START RECORD EXTRACTS

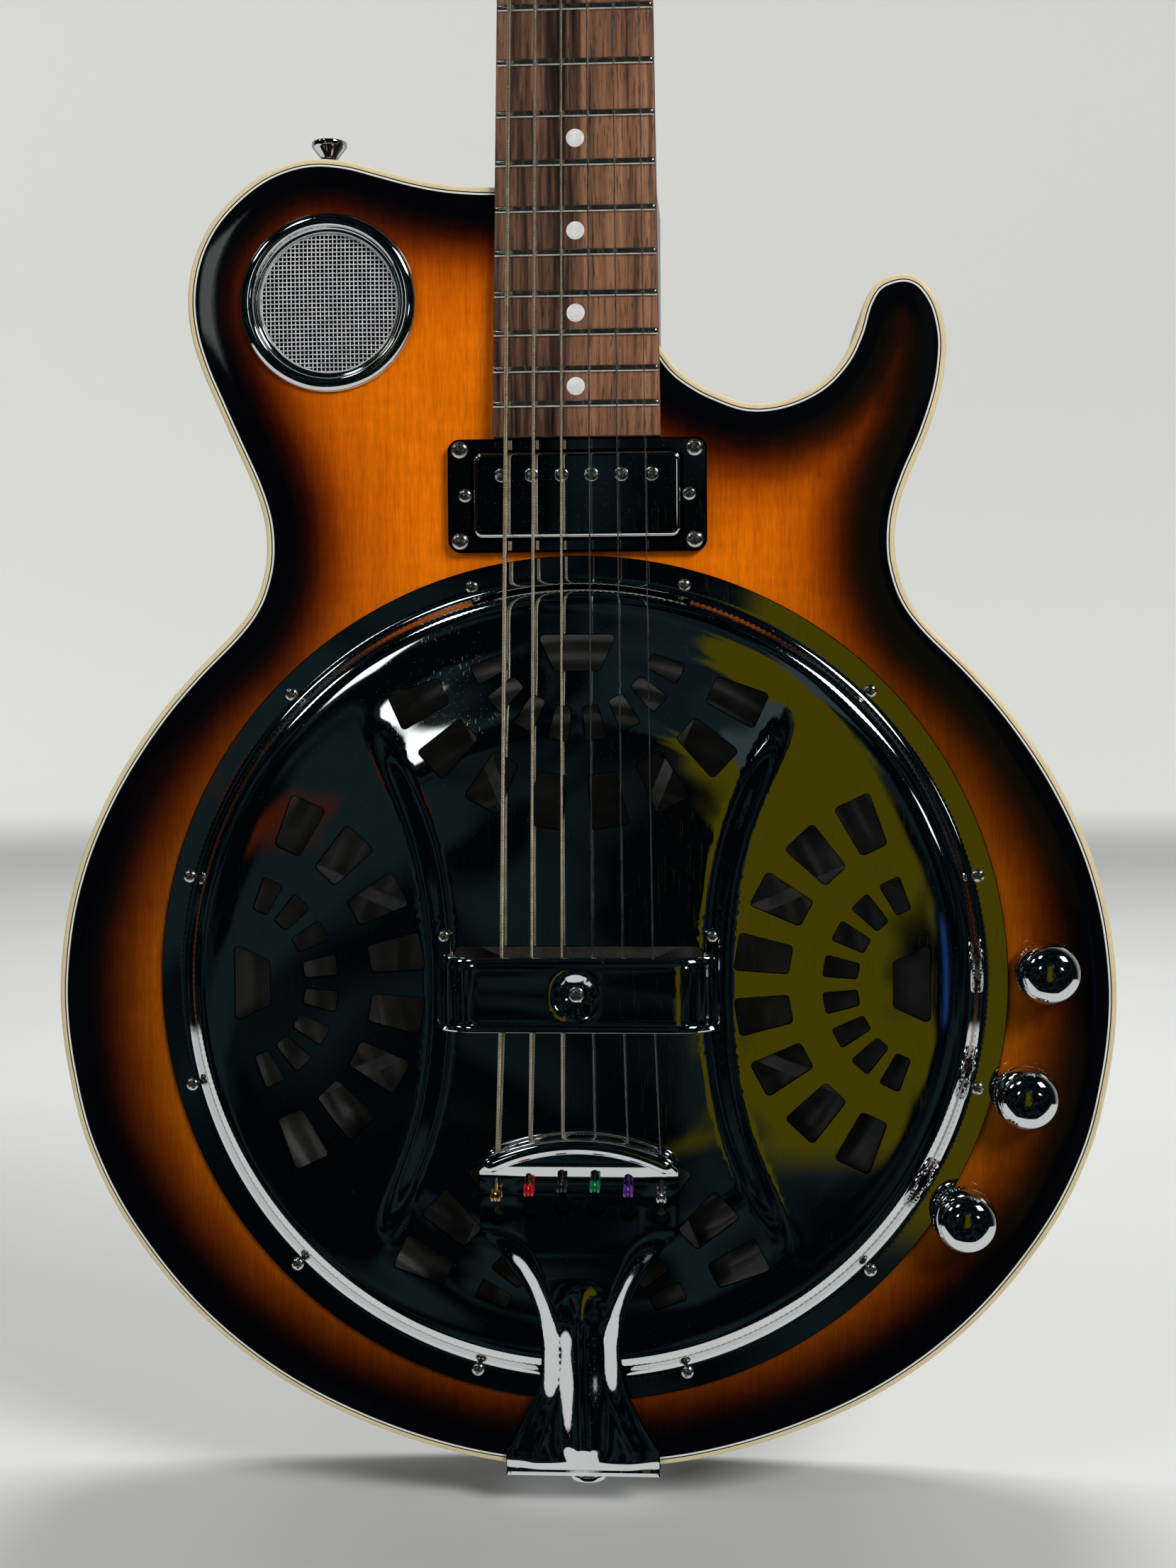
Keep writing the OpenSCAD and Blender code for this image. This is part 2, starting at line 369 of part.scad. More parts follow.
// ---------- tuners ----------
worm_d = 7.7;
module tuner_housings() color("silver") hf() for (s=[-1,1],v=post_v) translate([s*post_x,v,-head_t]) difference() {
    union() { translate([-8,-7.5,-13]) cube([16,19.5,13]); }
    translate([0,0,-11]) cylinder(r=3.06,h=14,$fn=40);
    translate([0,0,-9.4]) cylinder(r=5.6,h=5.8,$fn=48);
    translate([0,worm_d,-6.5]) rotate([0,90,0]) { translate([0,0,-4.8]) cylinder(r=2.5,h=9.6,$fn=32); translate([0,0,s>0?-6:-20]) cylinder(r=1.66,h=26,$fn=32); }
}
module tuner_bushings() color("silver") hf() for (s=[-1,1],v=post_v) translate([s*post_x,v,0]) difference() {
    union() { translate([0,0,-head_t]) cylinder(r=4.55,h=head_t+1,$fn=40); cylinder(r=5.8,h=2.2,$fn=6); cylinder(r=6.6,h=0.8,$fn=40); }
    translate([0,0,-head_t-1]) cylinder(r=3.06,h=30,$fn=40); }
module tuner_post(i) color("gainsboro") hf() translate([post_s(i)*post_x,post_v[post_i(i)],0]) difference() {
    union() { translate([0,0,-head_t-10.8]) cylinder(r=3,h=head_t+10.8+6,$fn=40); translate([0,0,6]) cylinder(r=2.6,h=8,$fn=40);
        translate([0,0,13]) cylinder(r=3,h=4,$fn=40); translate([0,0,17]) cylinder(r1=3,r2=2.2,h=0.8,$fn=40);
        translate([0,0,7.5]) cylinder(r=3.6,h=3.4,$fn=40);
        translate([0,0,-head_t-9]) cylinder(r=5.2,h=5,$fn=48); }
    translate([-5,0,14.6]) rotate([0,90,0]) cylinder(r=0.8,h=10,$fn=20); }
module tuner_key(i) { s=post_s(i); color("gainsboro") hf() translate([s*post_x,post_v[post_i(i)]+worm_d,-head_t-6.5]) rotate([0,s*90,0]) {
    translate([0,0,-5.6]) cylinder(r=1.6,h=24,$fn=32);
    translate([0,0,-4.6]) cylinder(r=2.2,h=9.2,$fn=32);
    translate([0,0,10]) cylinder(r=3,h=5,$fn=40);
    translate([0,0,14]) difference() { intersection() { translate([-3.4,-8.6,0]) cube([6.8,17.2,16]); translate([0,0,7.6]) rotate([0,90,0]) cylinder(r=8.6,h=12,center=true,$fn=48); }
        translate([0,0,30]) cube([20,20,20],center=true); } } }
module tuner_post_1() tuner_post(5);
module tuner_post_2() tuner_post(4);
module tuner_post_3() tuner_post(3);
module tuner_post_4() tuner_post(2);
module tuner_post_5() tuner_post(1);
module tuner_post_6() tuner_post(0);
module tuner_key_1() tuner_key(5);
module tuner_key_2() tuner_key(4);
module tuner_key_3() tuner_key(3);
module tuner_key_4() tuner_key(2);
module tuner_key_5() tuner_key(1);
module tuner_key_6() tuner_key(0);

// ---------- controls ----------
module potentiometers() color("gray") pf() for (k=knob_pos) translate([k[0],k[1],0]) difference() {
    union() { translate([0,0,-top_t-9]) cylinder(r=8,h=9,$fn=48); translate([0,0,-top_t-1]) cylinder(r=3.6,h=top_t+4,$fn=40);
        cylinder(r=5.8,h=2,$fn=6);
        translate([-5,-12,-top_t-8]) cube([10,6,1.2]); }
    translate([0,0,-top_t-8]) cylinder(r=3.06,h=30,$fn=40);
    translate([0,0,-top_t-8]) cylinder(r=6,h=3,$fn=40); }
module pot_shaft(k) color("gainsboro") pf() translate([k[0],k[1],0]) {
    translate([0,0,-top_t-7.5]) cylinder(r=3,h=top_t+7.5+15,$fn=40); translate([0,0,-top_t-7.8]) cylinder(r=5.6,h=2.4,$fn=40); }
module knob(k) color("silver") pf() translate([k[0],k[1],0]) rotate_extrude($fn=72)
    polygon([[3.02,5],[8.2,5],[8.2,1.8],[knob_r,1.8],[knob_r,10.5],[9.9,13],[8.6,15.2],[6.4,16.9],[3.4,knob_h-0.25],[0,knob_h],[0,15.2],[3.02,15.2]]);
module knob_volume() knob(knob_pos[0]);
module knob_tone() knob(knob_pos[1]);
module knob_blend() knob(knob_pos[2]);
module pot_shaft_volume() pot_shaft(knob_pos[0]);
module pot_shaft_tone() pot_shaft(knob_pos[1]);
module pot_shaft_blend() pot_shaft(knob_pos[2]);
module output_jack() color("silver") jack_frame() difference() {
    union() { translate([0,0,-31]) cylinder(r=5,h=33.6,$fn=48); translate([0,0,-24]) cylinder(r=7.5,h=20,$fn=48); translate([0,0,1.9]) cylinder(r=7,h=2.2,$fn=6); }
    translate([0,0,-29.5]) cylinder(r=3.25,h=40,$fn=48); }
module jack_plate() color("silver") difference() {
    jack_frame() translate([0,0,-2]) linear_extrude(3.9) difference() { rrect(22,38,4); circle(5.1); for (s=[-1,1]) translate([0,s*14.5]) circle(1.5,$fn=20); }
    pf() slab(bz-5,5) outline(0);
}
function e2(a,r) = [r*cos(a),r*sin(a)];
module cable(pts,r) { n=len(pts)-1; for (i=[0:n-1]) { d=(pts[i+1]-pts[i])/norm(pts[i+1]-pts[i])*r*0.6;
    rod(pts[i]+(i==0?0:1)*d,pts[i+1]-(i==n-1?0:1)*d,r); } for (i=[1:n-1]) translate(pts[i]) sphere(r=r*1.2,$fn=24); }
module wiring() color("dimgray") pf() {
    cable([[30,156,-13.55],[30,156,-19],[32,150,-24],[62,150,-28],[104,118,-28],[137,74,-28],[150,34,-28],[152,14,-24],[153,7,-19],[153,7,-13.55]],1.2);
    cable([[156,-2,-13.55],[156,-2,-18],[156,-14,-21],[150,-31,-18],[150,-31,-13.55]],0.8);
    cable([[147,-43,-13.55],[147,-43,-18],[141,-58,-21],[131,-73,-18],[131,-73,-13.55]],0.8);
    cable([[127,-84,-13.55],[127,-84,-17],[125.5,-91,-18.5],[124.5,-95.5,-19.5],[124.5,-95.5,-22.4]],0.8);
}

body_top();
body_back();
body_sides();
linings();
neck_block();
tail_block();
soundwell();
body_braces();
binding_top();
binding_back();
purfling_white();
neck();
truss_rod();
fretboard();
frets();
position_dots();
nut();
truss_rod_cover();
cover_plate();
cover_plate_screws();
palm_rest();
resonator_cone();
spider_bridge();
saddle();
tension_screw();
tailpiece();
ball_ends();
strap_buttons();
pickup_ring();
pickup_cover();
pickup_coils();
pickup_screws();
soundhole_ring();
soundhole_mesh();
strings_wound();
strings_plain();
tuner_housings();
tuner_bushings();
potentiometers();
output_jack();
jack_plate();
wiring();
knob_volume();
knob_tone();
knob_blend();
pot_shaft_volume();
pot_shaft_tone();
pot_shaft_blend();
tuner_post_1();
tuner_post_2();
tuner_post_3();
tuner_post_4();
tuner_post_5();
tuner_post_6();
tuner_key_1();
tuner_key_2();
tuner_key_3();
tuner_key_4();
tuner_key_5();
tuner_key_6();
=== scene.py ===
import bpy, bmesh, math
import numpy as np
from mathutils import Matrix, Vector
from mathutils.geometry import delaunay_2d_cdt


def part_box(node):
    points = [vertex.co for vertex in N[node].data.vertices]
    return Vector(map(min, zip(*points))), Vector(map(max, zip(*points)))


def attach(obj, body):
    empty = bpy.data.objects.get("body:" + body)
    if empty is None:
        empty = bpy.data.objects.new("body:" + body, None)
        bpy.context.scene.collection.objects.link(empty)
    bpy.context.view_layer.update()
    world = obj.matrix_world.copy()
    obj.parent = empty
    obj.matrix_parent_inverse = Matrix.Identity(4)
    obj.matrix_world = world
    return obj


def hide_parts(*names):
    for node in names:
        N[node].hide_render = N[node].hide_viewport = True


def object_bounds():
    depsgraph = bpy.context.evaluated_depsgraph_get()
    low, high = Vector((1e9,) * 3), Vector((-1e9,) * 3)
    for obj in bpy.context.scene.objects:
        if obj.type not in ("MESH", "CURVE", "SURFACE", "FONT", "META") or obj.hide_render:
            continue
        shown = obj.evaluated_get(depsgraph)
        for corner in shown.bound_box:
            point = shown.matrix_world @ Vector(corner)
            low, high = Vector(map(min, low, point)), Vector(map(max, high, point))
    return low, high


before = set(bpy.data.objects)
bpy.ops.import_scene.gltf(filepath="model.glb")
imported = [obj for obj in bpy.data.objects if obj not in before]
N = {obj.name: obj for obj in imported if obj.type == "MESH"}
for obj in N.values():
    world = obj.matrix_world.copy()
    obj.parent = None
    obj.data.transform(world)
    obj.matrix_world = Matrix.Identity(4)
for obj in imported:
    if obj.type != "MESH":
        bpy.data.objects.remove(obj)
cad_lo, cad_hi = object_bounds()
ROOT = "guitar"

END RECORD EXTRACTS
START RECORD EXTRACTS

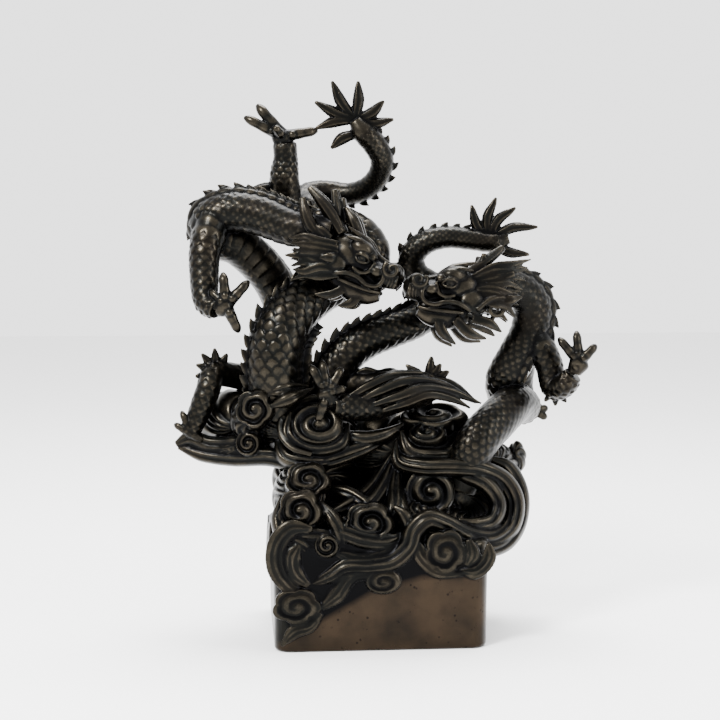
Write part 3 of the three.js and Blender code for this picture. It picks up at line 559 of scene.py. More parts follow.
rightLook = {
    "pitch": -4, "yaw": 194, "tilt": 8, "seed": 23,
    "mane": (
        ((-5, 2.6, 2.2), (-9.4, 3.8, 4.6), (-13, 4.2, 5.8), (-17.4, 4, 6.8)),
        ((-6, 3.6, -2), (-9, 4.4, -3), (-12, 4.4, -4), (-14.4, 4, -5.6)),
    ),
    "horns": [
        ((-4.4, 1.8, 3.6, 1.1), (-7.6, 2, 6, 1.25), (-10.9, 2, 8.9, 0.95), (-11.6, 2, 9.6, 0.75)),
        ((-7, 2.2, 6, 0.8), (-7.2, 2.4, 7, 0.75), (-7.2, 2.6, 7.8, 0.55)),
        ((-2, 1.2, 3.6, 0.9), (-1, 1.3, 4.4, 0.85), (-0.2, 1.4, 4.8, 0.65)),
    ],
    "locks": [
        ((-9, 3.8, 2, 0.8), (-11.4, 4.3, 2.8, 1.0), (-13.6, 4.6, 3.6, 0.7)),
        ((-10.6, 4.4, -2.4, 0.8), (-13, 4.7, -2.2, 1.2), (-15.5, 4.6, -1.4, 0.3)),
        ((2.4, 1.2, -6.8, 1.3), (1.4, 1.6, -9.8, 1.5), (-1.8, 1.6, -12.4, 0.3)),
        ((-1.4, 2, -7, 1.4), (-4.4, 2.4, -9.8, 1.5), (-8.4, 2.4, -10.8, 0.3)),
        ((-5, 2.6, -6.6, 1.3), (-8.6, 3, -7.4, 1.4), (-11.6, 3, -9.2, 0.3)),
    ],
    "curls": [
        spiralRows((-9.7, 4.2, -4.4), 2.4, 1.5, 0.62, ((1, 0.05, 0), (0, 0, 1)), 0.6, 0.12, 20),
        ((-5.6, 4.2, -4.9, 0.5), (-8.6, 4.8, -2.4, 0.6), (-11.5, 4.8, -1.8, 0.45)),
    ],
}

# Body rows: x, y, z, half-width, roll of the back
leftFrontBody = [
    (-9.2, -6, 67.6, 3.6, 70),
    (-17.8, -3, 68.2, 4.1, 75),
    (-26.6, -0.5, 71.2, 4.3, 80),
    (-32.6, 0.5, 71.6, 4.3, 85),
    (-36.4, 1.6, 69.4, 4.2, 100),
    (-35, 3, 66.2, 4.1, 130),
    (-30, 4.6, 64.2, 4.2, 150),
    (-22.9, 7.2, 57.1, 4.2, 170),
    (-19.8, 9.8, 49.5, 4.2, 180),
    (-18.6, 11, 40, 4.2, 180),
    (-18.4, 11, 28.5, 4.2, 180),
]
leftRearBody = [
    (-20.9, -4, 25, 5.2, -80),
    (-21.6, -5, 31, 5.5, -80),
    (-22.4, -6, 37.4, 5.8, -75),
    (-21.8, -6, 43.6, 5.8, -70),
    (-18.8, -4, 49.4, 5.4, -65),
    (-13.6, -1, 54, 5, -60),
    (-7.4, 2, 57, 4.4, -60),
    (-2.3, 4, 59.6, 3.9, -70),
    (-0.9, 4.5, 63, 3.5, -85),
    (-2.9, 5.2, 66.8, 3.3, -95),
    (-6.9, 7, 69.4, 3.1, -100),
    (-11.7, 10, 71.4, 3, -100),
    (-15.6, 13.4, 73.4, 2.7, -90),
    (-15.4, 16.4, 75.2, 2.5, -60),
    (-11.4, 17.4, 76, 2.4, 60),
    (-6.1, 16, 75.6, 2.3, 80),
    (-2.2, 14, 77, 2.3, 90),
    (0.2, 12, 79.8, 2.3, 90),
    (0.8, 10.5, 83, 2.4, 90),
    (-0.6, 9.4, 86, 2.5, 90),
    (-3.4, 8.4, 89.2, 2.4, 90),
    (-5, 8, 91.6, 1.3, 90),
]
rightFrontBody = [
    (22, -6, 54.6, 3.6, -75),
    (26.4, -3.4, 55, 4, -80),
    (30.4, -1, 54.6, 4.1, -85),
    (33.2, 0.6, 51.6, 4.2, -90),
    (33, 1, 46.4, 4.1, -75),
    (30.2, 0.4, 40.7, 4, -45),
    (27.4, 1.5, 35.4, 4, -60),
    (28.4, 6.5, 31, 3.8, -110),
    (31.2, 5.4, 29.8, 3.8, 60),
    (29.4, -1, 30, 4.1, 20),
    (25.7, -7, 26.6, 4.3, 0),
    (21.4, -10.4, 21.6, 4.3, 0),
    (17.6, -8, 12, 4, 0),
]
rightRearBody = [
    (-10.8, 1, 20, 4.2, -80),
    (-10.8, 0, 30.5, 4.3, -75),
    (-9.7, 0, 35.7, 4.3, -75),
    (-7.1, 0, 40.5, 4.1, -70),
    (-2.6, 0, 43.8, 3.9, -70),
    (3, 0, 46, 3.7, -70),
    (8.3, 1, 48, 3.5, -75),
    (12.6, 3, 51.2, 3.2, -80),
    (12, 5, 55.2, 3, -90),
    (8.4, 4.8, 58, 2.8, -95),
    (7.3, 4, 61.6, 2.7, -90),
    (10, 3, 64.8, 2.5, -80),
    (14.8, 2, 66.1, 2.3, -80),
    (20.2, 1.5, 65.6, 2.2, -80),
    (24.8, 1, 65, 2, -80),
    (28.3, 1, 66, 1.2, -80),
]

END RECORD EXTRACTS

DIRECTIVE
Retype the entries above exactly, but only from the line containing "body_top();" through the line containing "obj.matrix_parent_inverse = Matrix.Identity(4)", both included.

ANSWER TO THIS TASK
body_top();
body_back();
body_sides();
linings();
neck_block();
tail_block();
soundwell();
body_braces();
binding_top();
binding_back();
purfling_white();
neck();
truss_rod();
fretboard();
frets();
position_dots();
nut();
truss_rod_cover();
cover_plate();
cover_plate_screws();
palm_rest();
resonator_cone();
spider_bridge();
saddle();
tension_screw();
tailpiece();
ball_ends();
strap_buttons();
pickup_ring();
pickup_cover();
pickup_coils();
pickup_screws();
soundhole_ring();
soundhole_mesh();
strings_wound();
strings_plain();
tuner_housings();
tuner_bushings();
potentiometers();
output_jack();
jack_plate();
wiring();
knob_volume();
knob_tone();
knob_blend();
pot_shaft_volume();
pot_shaft_tone();
pot_shaft_blend();
tuner_post_1();
tuner_post_2();
tuner_post_3();
tuner_post_4();
tuner_post_5();
tuner_post_6();
tuner_key_1();
tuner_key_2();
tuner_key_3();
tuner_key_4();
tuner_key_5();
tuner_key_6();
=== scene.py ===
import bpy, bmesh, math
import numpy as np
from mathutils import Matrix, Vector
from mathutils.geometry import delaunay_2d_cdt


def part_box(node):
    points = [vertex.co for vertex in N[node].data.vertices]
    return Vector(map(min, zip(*points))), Vector(map(max, zip(*points)))


def attach(obj, body):
    empty = bpy.data.objects.get("body:" + body)
    if empty is None:
        empty = bpy.data.objects.new("body:" + body, None)
        bpy.context.scene.collection.objects.link(empty)
    bpy.context.view_layer.update()
    world = obj.matrix_world.copy()
    obj.parent = empty
    obj.matrix_parent_inverse = Matrix.Identity(4)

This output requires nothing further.